The theatrical and narrative layers amplify this effect considerably. Characters speak in dialogue that prioritises philosophical weight over naturalism. A stern judge intones that bold dreams inevitably turn to dust when opportunity passes. A theatre director suggests that meaningful art should leave audiences psychologically devastated. These are not comforting messages, nor are they presented in ways designed to please. Rather, they establish an emotional register where difficulty and discomfort are positioned as preconditions for genuine artistic experience. The games themselves adopt aesthetic choices—reused character models, stylised rather than realistic visuals—that embrace artificiality rather than pursuing immersive realism.
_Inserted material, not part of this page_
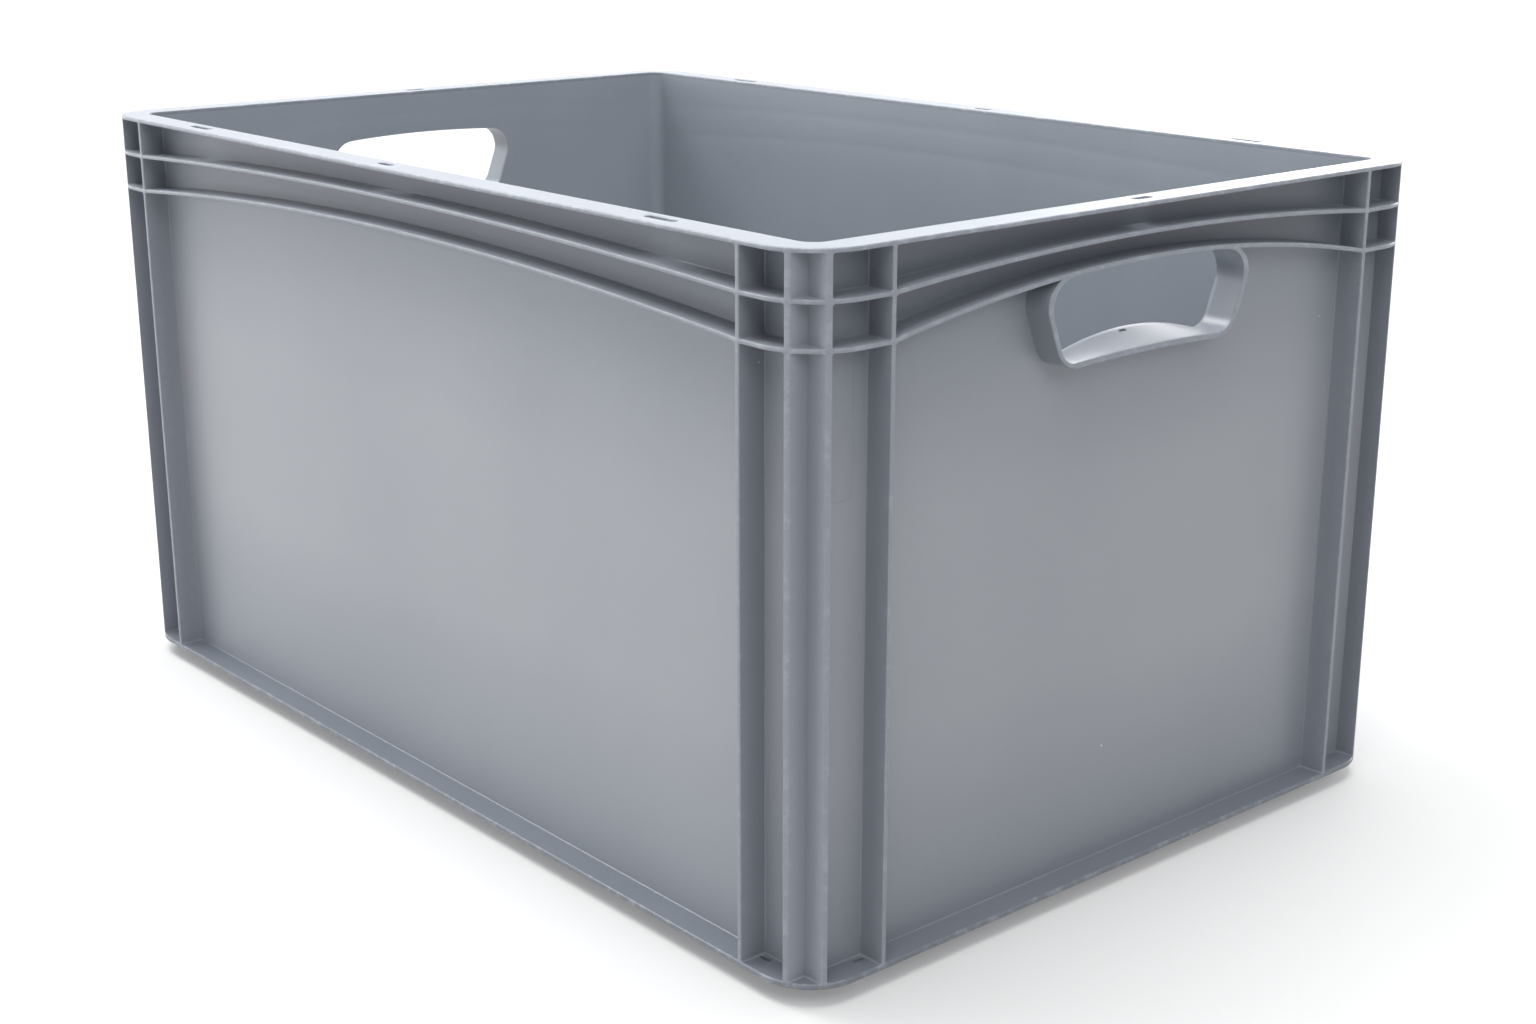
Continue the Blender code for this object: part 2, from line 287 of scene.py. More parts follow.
def close_mesh(name, sections, wear):
    """One closed mesh through equal closed sections; wear(section, point) is kept on each vertex."""
    body = bmesh.new()
    layer = body.verts.layers.float.new("wear")
    rows = []
    for number, section in enumerate(sections):
        row = []
        for index, point in enumerate(section):
            vertex = body.verts.new(point)
            vertex[layer] = wear(number, index)
            row.append(vertex)
        rows.append(row)
    for lower, upper in zip(rows, rows[1:]):
        for index, vertex in enumerate(lower):
            after = (index + 1) % len(lower)
            body.faces.new((vertex, lower[after], upper[after], upper[index]))
    body.faces.new(list(reversed(rows[0])))
    body.faces.new(rows[-1])
    bmesh.ops.recalc_face_normals(body, faces=body.faces)
    if body.calc_volume(signed=True) < 0:
        bmesh.ops.reverse_faces(body, faces=body.faces)
    mesh = bpy.data.meshes.new(name)
    body.to_mesh(mesh)
    body.free()
    return mesh


def thing(name, mesh):
    item = bpy.data.objects.new(name, mesh)
    bpy.context.scene.collection.objects.link(item)
    return item


def cut(item, meshes):
    """Take closed meshes out of an item, for good."""
    tools = []
    for number, mesh in enumerate(meshes):
        tool = thing(f"{item.name}_cut_{number}", mesh)
        opening = item.modifiers.new(tool.name, "BOOLEAN")
        opening.operation = "DIFFERENCE"
        opening.solver = "EXACT"
        opening.object = tool
        tools.append(tool)
    graph = bpy.context.evaluated_depsgraph_get()
    result = bpy.data.meshes.new_from_object(item.evaluated_get(graph))
    item.modifiers.clear()
    item.data = result
    for tool in tools:
        bpy.data.objects.remove(tool, do_unlink=True)


def join(item, mesh):
    """Add another closed shell to an item's mesh."""
    body = bmesh.new()
    body.from_mesh(item.data)
    body.from_mesh(mesh)
    body.to_mesh(item.data)
    body.free()
    bpy.data.meshes.remove(mesh)


def finish_piece(item, node, material):
    item.data.shade_smooth()
    item.data.set_sharp_from_angle(angle=SMOOTH_ANGLE)
    item.data.materials.clear()
    item.data.materials.append(material)
    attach(item, BODY)
    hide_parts(node)


# Profiles

def edge_wear(share):
    """Wear on a rounded edge, from its flank at 0 to its tip at 1."""
    return FLANK_WEAR + (1 - FLANK_WEAR) * share


def plate_profile(half, root, fillet_low, fillet_high, setback):
    """Across a rib or ring: (depth, offset, wear) from its root round its rounded tip and back."""
    def flank(fillet):
        points = [(root + EMBED, half + DRAFT + fillet, 0.0)]
        for turn in quarter():
            points.append((root - fillet + fillet * cos(turn), half + DRAFT + fillet * (1 - sin(turn)), 0.0))
        points.append(((root + EDGE_RADIUS) / 2, half + DRAFT / 2, 0.0))
        for turn in quarter():
            points.append((
                setback + EDGE_RADIUS * (1 - sin(turn)),
                half - EDGE_RADIUS + EDGE_RADIUS * cos(turn),
                edge_wear(sin(turn)),
            ))
        return points
    high = flank(fillet_high)
    low = [(depth, -offset, wear) for depth, offset, wear in flank(fillet_low)]
    return high + list(reversed(low))


def envelope_depth(side, s):
    """How far the rounded corner stands back from the side's plane at s."""
    past = abs(s) - (side.run - ENVELOPE_RADIUS)
    return ENVELOPE_RADIUS - sqrt(ENVELOPE_RADIUS**2 - past**2) if past > 0 else 0.0


def ring_heights(name):
    """Middle height of a ring's plate at the corners, half its thickness, and its rise on each side."""
    low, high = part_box(f"front_right_corner_{name}_ring")
    level = (low.z + high.z) / 2
    half = (high.z - low.z) / 2
    return level, half, {side.name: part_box(f"{side.name}_{name}_ring")[1].z - half - level for side in SIDES}


RINGS = {name: ring_heights(name) for name in ("upper", "lower")}


def ring_level(side, name, s):
    """Middle height of a ring's plate at s."""
    level, half, rises = RINGS[name]
    return level + rises[side.name] * (1 - (s / side.rib) ** 2)


# Long bands with mitred ends

def band_edge(side, depth, radius):
    """Plan points (s, depth) along a side from mitre to mitre."""
    run = side.run - depth
    left = [
        (-run + radius + radius * cos(turn), depth + radius + radius * sin(turn))
        for turn in (pi * 5 / 4 + pi / 4 * step / ARC_STEPS for step in range(ARC_STEPS + 1))
    ]
    start = left[-1][0]
    middle = [(start - 2 * start * step / STRAIGHT_STEPS, depth) for step in range(1, STRAIGHT_STEPS)]
    return left + middle + [(-s, d) for s, d in reversed(left)]


def band(name, side, profile, shift=None):
    """A band along one side; profile points are (depth, z, radius, wear)."""
    edges = [band_edge(side, depth, radius) for depth, z, radius, wear in profile]
    sections = []
    for station in range(len(edges[0])):
        section = []
        for edge, (depth, z, radius, wear) in zip(edges, profile):
            s, d = edge[station]
            inward, upward = shift(s, z, len(section)) if shift else (0.0, 0.0)
            section.append(put(side, s, d + inward, z + upward))
        sections.append(section)
    return thing(name, close_mesh(name, sections, lambda number, index: profile[index][3]))


def rounded(depth, z, radius_depth, direction_depth, direction_z, size, flip=False):
    """Quarter-round worn profile points at a convex corner; directions point out of the material."""
    points = []
    for turn in quarter():
        a, b = (sin(turn), cos(turn)) if flip else (cos(turn), sin(turn))
        d = depth - direction_depth * size * (1 - a)
        h = z - direction_z * size * (1 - b)
        points.append((d, h, radius_depth(d), 1.0))
    return points


def outer_radius(depth):
    return ENVELOPE_RADIUS - depth


def rim_inner_radius(depth):
    return INNER_RADIUS + WALL_INNER_DEPTH - depth


def foot_radius(depth):
    return FOOT_RADIUS - (depth - FOOT_DEPTH)


def slit_mesh(side, s, depth, length, width, low, high):
    """An oblong opening whose mouth opens out a little at its top."""
    sections = []
    levels = [(low - SLIT_OVERRUN, 0.0), (high - MOUTH, 0.0)]
    levels += [(high - MOUTH + MOUTH * sin(turn), MOUTH * (1 - cos(turn))) for turn in quarter()[1:]]
    levels += [(high + SLIT_OVERRUN, MOUTH)]
    for z, spread in levels:
        half = (length - width) / 2
        radius = width / 2 + spread
        loop = []
        for end, start in ((half, -pi / 2), (-half, pi / 2)):
            for step in range(SLIT_END_STEPS + 1):
                turn = start + pi * step / SLIT_END_STEPS
                loop.append(put(side, s + end + radius * cos(turn), depth + radius * sin(turn), z))
        sections.append(loop)
    return close_mesh("slit", sections, lambda number, index: SLIT_WEAR)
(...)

This aesthetic choice carries symbolic weight. By refusing photorealism, Ice-Pick Lodge's work signals that its concerns are not with simulating external reality but with exploring internal psychological terrain. The limited visual palette becomes space for imaginative investment. Players fill gaps left by sparse character models with emotional projection and interpretation. This creative participation deepens engagement precisely because the game refuses to do all the interpretive work.

Gabriel Winslow-Yost, a media critic, notes that games possess direct access to negative emotional states in ways unavailable to film, literature, or theatre. Where a film viewer observes suffering from distance, or a reader processes it through language, a game player enacts it. The failure becomes immediate, embodied, and internalised. This distinction explains why difficult video games generate a different quality of emotional response than passive media depicting similar narratives. You are not watching or reading about failure; you are experiencing it as your own agent.
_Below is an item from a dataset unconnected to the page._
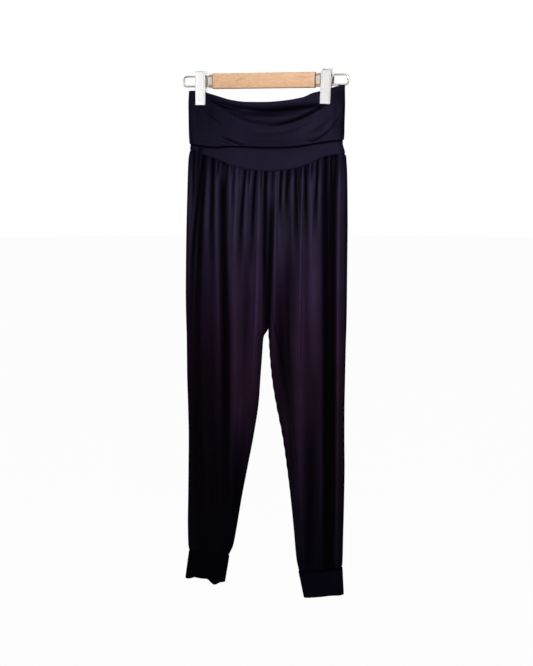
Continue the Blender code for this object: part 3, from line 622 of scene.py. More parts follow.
class Form:
    """The hanging garment's form, which every cloth piece reads."""

    @staticmethod
    def clipped(x: Array, z: Array) -> Array:
        """1 in the clips' grip, 0 away from it."""
        away = np.minimum(abs(x - CLIP_X[Side.RIGHT]), abs(x - CLIP_X[Side.LEFT]))
        return (1 - smooth(away, *CLIP_GRIP)) * smooth(z, FREE_BELOW, HELD_ABOVE)

    @staticmethod
    def half_depth(x: Array, z: Array) -> Array:
        """How far the skin stands from the middle plane.

        Args:
            x: places across the garment.
            z: places up the garment.

        Returns:
            The distance at each place.
        """
        right = x - through(OUTLINE, "right_side", z)
        left = through(OUTLINE, "left_side", z) - x
        from_side = np.maximum(np.minimum(right, left), 0.0)
        free = through(BULK, "half_depth", z) * rounded(from_side, through(BULK, "side_round", z))
        held = through(MOUTH, "half_depth", x) * rounded(from_side, MOUTH_ROUND)
        return free + (held - free) * smooth(z, FREE_BELOW, HELD_ABOVE)

    @staticmethod
    def drawn_in(x: Array, z: Array, centre: Array) -> Array:
        """The share of the depth left beside the centre seam and the inner edges of the legs."""
        rise = rounded(abs(x - centre), through(BULK, "inner_round", z))
        return 1 - through(BULK, "draw_in", z) * (1 - rise)

    @staticmethod
    def turned_fold(i: int, row: Fold) -> Fold:
        """A fold of the front as the back has it: turned about, and longer or shorter.

        Args:
            i: its place in the row of folds.
            row: the front's fold.

        Returns:
            The back's fold.
        """
        length = (LEG_TOP - row.z_low) * BACK_LENGTHS[i % len(BACK_LENGTHS)]
        turned = {"x_top": BACK_SHIFT - row.x_top, "x_low": BACK_SHIFT - row.x_low, "bow": -row.bow}
        return row._replace(z_low=LEG_TOP - length, **turned)

    @classmethod
    def folds(cls, face: Face) -> tuple[Sequence[Fold], Sequence[Fold]]:
        """The gathers and the valleys of a face, of which the back has the front's, turned about.

        Args:
            face: front or back.

        Returns:
            The ridges and the valleys.
        """
        if face is Face.FRONT:
            return FRONT_GATHERS, FRONT_VALLEYS
        ridges, valleys = (
            [cls.turned_fold(i, row) for i, row in enumerate(rows)] for rows in (FRONT_GATHERS, FRONT_VALLEYS)
        )
        return ridges, valleys

    @staticmethod
    def creases(face: Face) -> tuple[Line, ...]:
        """The long creases of a face; the back has the front's, turned about and uneven.

        Args:
            face: front or back.

        Returns:
            The creases' lines.
        """
        if face is Face.FRONT:
            return FRONT_CREASES
        return tuple(
            row._replace(
                x0=BACK_SHIFT - row.x0,
                x1=BACK_SHIFT - row.x1 + BACK_CREASE_SWINGS * math.sin(i * BACK_CREASE_TURN),
                x2=BACK_SHIFT - row.x2,
                height=row.height * BACK_HEIGHTS[i % len(BACK_HEIGHTS)],
            )
            for i, row in enumerate(FRONT_CREASES)
        )

    @classmethod
    def gathers_at(cls, face: Face, x: Array, z: Array) -> tuple[Array, Array, Array]:
        """How far the gathers and long folds stand out of the skin.

        Args:
            face: front or back.
            x: places across the legs.
            z: places up the legs.

        Returns:
            The height of the folds, round on their ridges and pinched between them, the painted shade
            inside the folds, from 0 to 1, and how near to a ridge's crest, for its painted highlight, from 0
            to 1.
        """
        rows, valleys = cls.folds(face)
        seam = through(BAND, "seam", x)
        x, z, seam = np.broadcast_arrays(x, z, seam)
        below = seam - z
        out = np.zeros(x.shape)
        painted_shade = np.zeros(x.shape)
        crest = np.zeros(x.shape)
        for row in rows:
            run, middle = fold_course(row, seam, below)
            wide = row.half_width * (1 + RIDGE_WIDENS * run)
            ridge = (1 - smooth(run, RIDGE_FADES_FROM, 1.0)) * bump((x - middle) / wide)
            out = np.maximum(out, row.height * ridge)
            crest = np.maximum(crest, ridge * min(1.0, row.height / RIDGE_IS_BRIGHT_AT))
        grows = DEEP_FOLD_GROWS * (1 - smooth(below, 0.0, DEEP_FOLD_IS_GROWN))
        for i, row in enumerate(valleys):
            run, middle = fold_course(row, seam, below)
            middle = middle + VALLEY_STRAYS * run * np.sin(z / VALLEY_STRAY_LENGTH + VALLEY_STRAY_TURN * i)
            wide = row.half_width * (1 + VALLEY_WIDENS * run)
            fade = 1 - smooth(run, VALLEY_FADES_FROM, 1.0)
            u = np.clip(abs(x - middle) / wide, 0.0, 1.0)
            pinch = (1 - u) ** VALLEY_PINCH * (1 + VALLEY_SHOULDER * u)
            out = out + row.height * fade * pinch
            # painted shade across the valley, by its depth
            dark = smooth(1 - u, 0.0, VALLEY_DARK_SHARE) * min(1.0, abs(row.height) / VALLEY_IS_DARK_AT)
            grown = 1 - grows if row.half_width > DEEP_FOLD else 1.0
            painted_shade = deepen(painted_shade, fade * grown * dark)
        start = smooth(below, *FOLDS_START)
        return out * start * smooth(z, LEVEL_AT_CUFF, LEVEL_ABOVE_CUFF), painted_shade * start, crest

    @classmethod
    def creases_at(cls, face: Face, x: Array, z: Array) -> tuple[Array, Array, Array]:
        """How far the long creases and the cloth's slow waver stand out of the skin.

        Args:
            face: front or back.
            x: places across the legs.
            z: places up the legs.

        Returns:
            The height, the painted shade inside troughs and how near to a narrow crest, for its painted
            highlight.
        """
        out = LEG_WAVER * wander(x, z, WAVER_PHASES[face])
        painted_shade = np.zeros(out.shape)
        crest = np.zeros(out.shape)
        for row in cls.creases(face):
            rise = along_line(row, x, z, upright=True)
            out = out + rise
            if row.height < 0:
                painted_shade = deepen(painted_shade, np.minimum(-rise / TROUGH_IS_DARK_AT, DARKEST_TROUGH))
            elif row.half_width <= NARROW_CREST:
                crest = np.maximum(crest, np.minimum(rise / CREST_IS_BRIGHT_AT, 1.0))
        return out, painted_shade, crest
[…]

The design philosophy extends to moral dimensions. Players navigate situations where correct answers do not exist. Characters pursue their own agendas and are willing to deceive the player. Attempts to save lives often backfire. Moral choices generate consequences that are not telegraphed in advance. This refusal to provide ethical clarity mirrors genuine ethical complexity. Real-world decisions rarely present themselves with obvious right answers. Games that replicate this ambiguity train players in the difficult intellectual work of living with uncertainty and the acceptance that noble intentions frequently produce harmful outcomes.

For players accustomed to games that reward "good" behaviour with clear positive feedback, this moral ambiguity initially registers as frustrating failure. Yet repeated exposure cultivates a different kind of competency—the ability to act meaningfully despite inevitable incompleteness and the acceptance that some situations genuinely cannot be solved. This resembles the psychological resilience demanded by actual adult life far more than it does traditional game design.

Alexandra Golubeva frames the experience as ultimately redemptive. Describing the arc from initial failure through subsequent attempts to manage catastrophe, she suggests that the power fantasy embedded in these games is not dominance but recovery. The fantasy is not controlling outcomes but improving them incrementally despite their inherent resistance. This inversion of the traditional power fantasy—from effortless victory to hard-won marginal improvement—represents a more sophisticated vision of human agency. The appeal lies not in defeating systems but in persisting within them despite genuine limitation.

As digital environments increasingly shape human experience globally, Southeast Asian players participating in this emerging design movement engage with questions about what games should accomplish. Can interactive media serve functions beyond entertainment—as tools for developing psychological resilience, moral reasoning, and comfort with existential uncertainty? Ice-Pick Lodge's deliberately uncomfortable approach suggests that games possess capacities the industry has largely left unexplored, waiting for players willing to embrace discomfort as a path toward deeper engagement with both fictional and actual worlds.